The historic military cemetery in Vancouver is now managed by the Department of Veterans Affairs instead of the Department of the Army, a change that will ease some restrictions over who can be laid to rest at the site.
The shift in operators also comes with a name change. Formerly the Vancouver Barracks Post Cemetery, the site is now officially named Vancouver Barracks National Cemetery.
The VA took over the 5.74-acre cemetery, near Interstate 5, in March. It was one of 11 formerly Army-run cemeteries slated for transfer in order to free up Army funds for more critical needs. The decision was part of a larger reorganization strategy released by the White House in 2018.
“We have been given a sacred trust to care for and maintain the memory of the service members and families who have been laid to rest at Vancouver Barracks,” VA Undersecretary for Memorial Affairs Randy Reeves said in a press release. “It is a duty we embrace wholeheartedly at each of the 142 national cemeteries that have been entrusted to us.”
The Vancouver site is now directly administered by the Willamette National Cemetery, the full-service national cemetery 18 miles away just outside Portland.
The change from Army to VA management means that new in-ground burials are now limited to cremated remains, instead of caskets, in order to maximize use of the remaining acreage at the Vancouver site. Casket burials will still be permitted for eligible family members at existing gravesites.
The shift also means that burial in the VA cemetery is open to all members of the armed forces, and to veterans who have met minimum requirements for active duty and were discharged under conditions other than dishonorable. Members of the armed forces reserves are also eligible, if they died while on active duty or training duty.
Spouses and minor children of those veterans and service members are also eligible for burial at the site. In some cases, adult children are eligible.
A historic graveyard
The Vancouver Barracks served as an active Army post for 162 years, eventually deactivating in 2011. The Vancouver Barracks National Cemetery is one of four cemeteries that have been associated with the post over the course of its history. According to the Army cemeteries website, the first interment there was on Oct. 22, 1849.
It occupies a plot of land just northeast of the intersection of Interstate 5 and East Fourth Plain Boulevard, and includes more than 1,500 gravesites, including U.S. and foreign military personnel, prisoners of war, Native Americans and civilians.
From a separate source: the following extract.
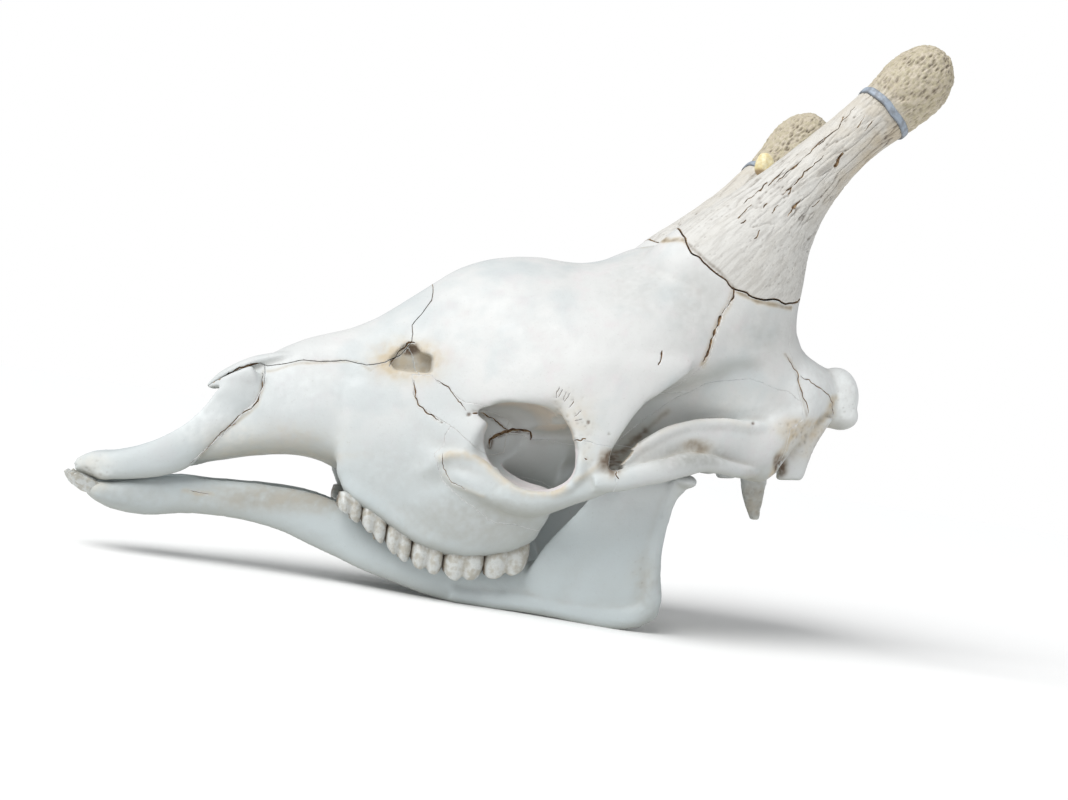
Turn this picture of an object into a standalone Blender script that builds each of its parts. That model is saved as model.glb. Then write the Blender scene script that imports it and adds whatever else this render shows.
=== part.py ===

It’s the final resting place of at least four Medal of Honor recipients, and pioneering black troops known as the Buffalo Soldiers. More than 200 graves at the site are occupied by people whose names are lost to history.
The Vancouver Barracks National Cemetery is the fifth Army cemetery adopted recently by the National Cemetery Administration, which operates under the VA.
Over the last year, the agency’s umbrella grew to include Fort Lawton Post Cemetery in Seattle; Fort Missoula Post Cemetery,Mont.; Fort Sheridan National Cemetery, Ill.; and Fort Douglas Post Cemetery, Utah.
Six more cemeteries still await transfer: Fort Worden in Port Townsend; Fort Stevens, Ore.; Fort McClellan and its Enemy Prisoner of War Cemetery in Alabama; Fort Devens, Mass.; and Benicia Arsenal, Calif.
According to the 2018 White House proposal, the switch stems from a desire to cut down on overlapping management of the sites.
“At some facilities, responsible agencies no longer maintain an active presence, presenting unique challenges for efficient oversight and warranting reconsideration of the status quo,” the report states, adding that the transfer of cemeteries to the VA will help with “streamlining operations and achieving efficiencies.”